The first proposition urged is that the contract as made, being a wager, is void because against public policy. Appellee Powell testified, in substance: That Comer came to his farm about the last day of August to secure his crop to thrash; that he told Comer he had been talking to other thrashers, but had not closed a deal with them. In the conversation Comer asked him what he thought his wheat would make. The witness told him it was not as good as some other wheat in the county, from the simple fact that hail had damaged it. Comer then said, "You will make 5,000 or 6,000 bushels," to which witness replied that he did not think so. Comer said he was thrashing at Mr. Eller's, whose wheat was turning out better than everybody expected, and that witness' wheat would turn out better, and then asked witness what he would take for his wheat crop, saying, "Let me thrash it at my expense and turn it over." Witness replied, "4,500 bushels." Comer then proposed to ride down and look at the wheat. That they looked at three ricks on the north side of a turnrow running through the field, then crossed over to the south side and looked over the ricks there. Witness told Comer that there were either 68, 70, or 72 ricks; that he did not remember exactly the number; that Comer examined the wheat and tested it, and finally said he would give witness 4,250 bushels for the crop, which witness refused to take. Then Comer said, "I will give you 4,300," which witness also refused. Finally they agreed to split the difference and made the amount 4,350 bushels. After examining the wheat further witness said:

"If we deal I do not want any quibbling. We make the deal on 68 ricks, more or less, you may thrash these two fields and 38 acres volunteer wheat, and I will split with you and take 4,350 bushels, which Comer agreed to do." "After we went back to the house I told one of my boys the deal we had made, as he had an interest in the crop, and the boy said, `And in the event there is not 4,350 bushels, what are you to do about it?' Comer said `I am to make 4,350 bushels good'; that he would make the shortage good."

While plaintiff alleged that the transaction was a sale, it is clear from the evidence that such allegation is not true. Comer did not purchase from Powell, nor did the latter sell Comer any wheat. It was simply a transaction based upon the belief on the part of Comer that the ricks of wheat owned by Powell contained considerably more than 4,350 bushels, and his proposition was made with no intention whatever of becoming the owner of any of the 4,350 bushels, but with the hope of gaining a liberal excess over that amount. The question squarely presented is, Is the transaction a wagering contract? Briefly stated, Comer undertakes to thrash 4,350 bushels of wheat for Powell gratis, and guarantees that said ricks contain that amount, in consideration of which he is to have any excess which the ricks may contain.

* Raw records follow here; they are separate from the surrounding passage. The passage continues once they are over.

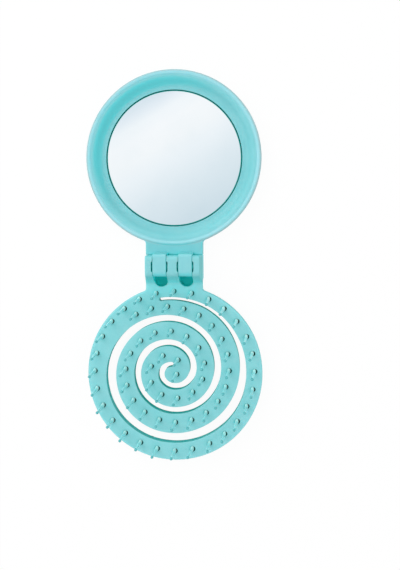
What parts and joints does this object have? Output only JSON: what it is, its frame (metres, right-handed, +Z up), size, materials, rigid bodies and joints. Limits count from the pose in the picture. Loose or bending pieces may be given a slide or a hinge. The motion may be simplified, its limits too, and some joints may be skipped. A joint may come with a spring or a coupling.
{
  "type": "folding pocket hairbrush with mirror",
  "caption": "Folding pocket hairbrush: a round mirror in a dished frame, snap-hinged to a round brush plate cut by a spiral slot, with ball-tipped pins.",
  "frame": {"origin": "centre of the bounding box's base: on the table plane under the hinge axis, midway along the open brush", "axes": "+Y from the hinge towards the mirror, +Z up out of the mirror and brush faces, X along the hinge axis; stored open and flat"},
  "size_m": [0.0664, 0.148, 0.015],
  "materials": {
    "teal_plastic": "satin moulded",
    "mirror_glass": "polished",
    "white_foam": "closed-cell foam",
    "pin_nylon": "translucent gloss"
  },
  "bodies": {
    "mirror_half": {"mirror_frame": "teal_plastic", "mirror_glass": "mirror_glass", "mirror_pad": "white_foam"},
    "brush_half": {"brush_base": "teal_plastic", "ring_pins_1": "pin_nylon", "ring_pins_2": "pin_nylon", "ring_pins_3": "pin_nylon", "ring_pins_4": "pin_nylon", "ring_pins_5": "pin_nylon", "ring_pins_6": "pin_nylon", "ring_pins_7": "pin_nylon", "arm_pins_1": "pin_nylon", "arm_pins_2": "pin_nylon", "arm_pins_3": "pin_nylon", "arm_pins_4": "pin_nylon", "arm_pins_5": "pin_nylon", "arm_pins_6": "pin_nylon", "arm_pins_7": "pin_nylon"}
  },
  "joints": [
    {"name": "fold_hinge", "type": "hinge", "parent": "mirror_half", "child": "brush_half", "pos_m": [0, 0, 0.011], "axis": [-1, 0, 0], "range_deg": [0, 180]}
  ]
}
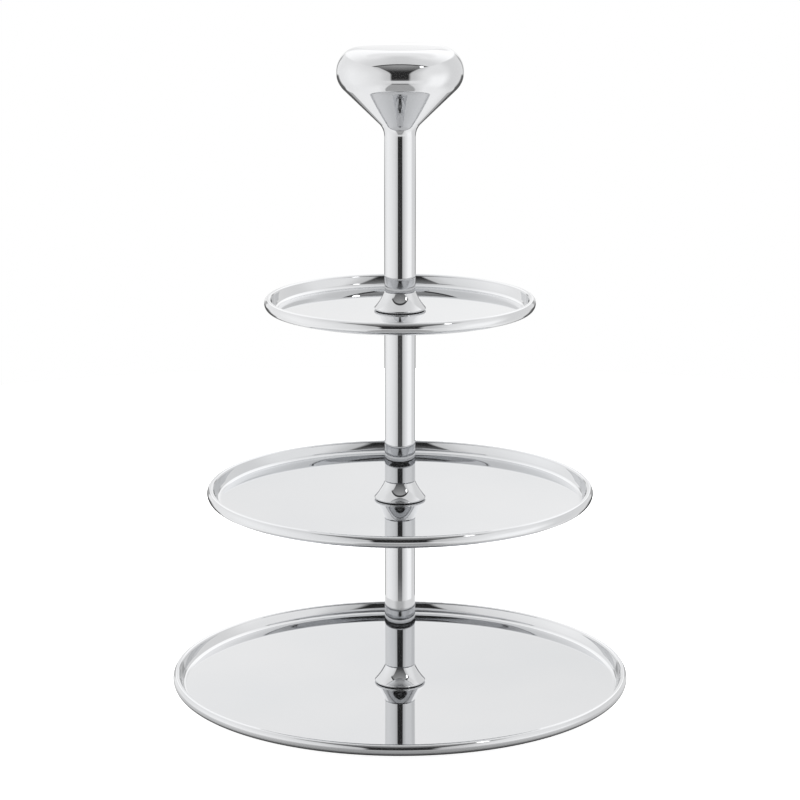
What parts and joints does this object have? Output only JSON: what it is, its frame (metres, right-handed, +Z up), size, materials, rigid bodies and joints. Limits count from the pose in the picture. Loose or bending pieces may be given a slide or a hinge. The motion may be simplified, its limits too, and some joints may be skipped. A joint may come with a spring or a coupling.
{
  "type": "tiered cake stand",
  "caption": "Round serving trays with raised rims stacked on a central stem of screwed polished steel tubes with bell collars, topped by a mushroom-shaped lifting knob.",
  "frame": {"origin": "centre of the stand's footprint, on the surface the foot pads rest on", "axes": "+Z up along the common axis of the stem and trays"},
  "size_m": [0.27, 0.27, 0.382],
  "materials": {
    "polished_steel": "mirror-polished stainless steel",
    "plain_steel": "turned, satin",
    "white_nylon": "smooth, matte",
    "clear_silicone": "translucent, soft"
  },
  "bodies": {
    "base": {"bottom_tray": "polished_steel", "foot_pads": "clear_silicone", "base_screw": "plain_steel", "base_washer": "plain_steel"},
    "lower_seal": {"lower_collar_seal": "clear_silicone"},
    "lower_stem": {"lower_stem_collar": "polished_steel", "lower_stem_tube": "polished_steel", "lower_foot_insert": "plain_steel", "lower_top_insert": "plain_steel", "lower_joint_stud": "plain_steel", "middle_tray_washer": "white_nylon"},
    "middle_tray": {"middle_tray": "polished_steel"},
    "middle_seal": {"middle_collar_seal": "clear_silicone"},
    "middle_stem": {"middle_stem_collar": "polished_steel", "middle_stem_tube": "polished_steel", "middle_foot_insert": "plain_steel", "middle_top_insert": "plain_steel", "upper_joint_stud": "plain_steel", "top_tray_washer": "white_nylon"},
    "top_tray": {"top_tray": "polished_steel"},
    "upper_seal": {"upper_collar_seal": "clear_silicone"},
    "handle": {"upper_stem_collar": "polished_steel", "upper_stem_tube": "polished_steel", "upper_foot_insert": "plain_steel", "knob_cone": "polished_steel", "knob_cap": "polished_steel"}
  },
  "joints": [
    {"name": "lower_stem_rise", "type": "slide", "parent": "base", "child": "lower_seal", "axis": [0, 0, 1], "range_m": [0, 0.01]},
    {"name": "lower_stem_turn", "type": "hinge", "parent": "lower_seal", "child": "lower_stem", "pos_m": [0, 0, 0.0037], "axis": [0, 0, 1], "range_deg": [0, 3600]},
    {"name": "middle_tray_turn", "type": "hinge", "parent": "lower_stem", "child": "middle_tray", "pos_m": [0, 0, 0.1154], "axis": [0, 0, 1], "continuous": true},
    {"name": "middle_stem_rise", "type": "slide", "parent": "lower_stem", "child": "middle_seal", "axis": [0, 0, 1], "range_m": [0, 0.01]},
    {"name": "middle_stem_turn", "type": "hinge", "parent": "middle_seal", "child": "middle_stem", "pos_m": [0, 0, 0.1166], "axis": [0, 0, 1], "range_deg": [0, 3600]},
    {"name": "top_tray_turn", "type": "hinge", "parent": "middle_stem", "child": "top_tray", "pos_m": [0, 0, 0.2283], "axis": [0, 0, 1], "continuous": true},
    {"name": "handle_rise", "type": "slide", "parent": "middle_stem", "child": "upper_seal", "axis": [0, 0, 1], "range_m": [0, 0.01]},
    {"name": "handle_turn", "type": "hinge", "parent": "upper_seal", "child": "handle", "pos_m": [0, 0, 0.2295], "axis": [0, 0, 1], "range_deg": [0, 3600]}
  ],
  "couplings": [
    {"joint": "lower_stem_turn", "follows": "lower_stem_rise", "rad_per_m": 6283.2},
    {"joint": "middle_stem_turn", "follows": "middle_stem_rise", "rad_per_m": 6283.2},
    {"joint": "handle_turn", "follows": "handle_rise", "rad_per_m": 6283.2}
  ]
}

On the other hand, Powell is guaranteed 4,350 bushels of wheat thrashed without expense, but loses any amount in excess thereof which said ricks may possibly contain. Referring to Words and Phrases, vol. 8, p. 7365 et seq., we quote the following definitions of the terms "Wager" and "Wagering Contract":

"Bouvier defines a `wager' as follows: Wager, a bet; a contract by which two persons or more agree that a certain sum of money or other thing shall be paid or delivered to one of them on the happening or not happening of an uncertain event (citing authorities). This definition implies that to every wager there must be two or more contracting parties having mutual or reciprocal rights in respect to the money or other things that are wagered, and usually called stakes of the bet or wager, and that each of the parties shall jeopardize something and have the chance to make something, or to recover the stakes or thing, bet, or wager upon the determining of the contingent or uncertain event in his favor. Jordan v. Kent, 44 How. Prac. (N. Y.) 206; Treacy v. Chinn, 79 Mo. App. 648."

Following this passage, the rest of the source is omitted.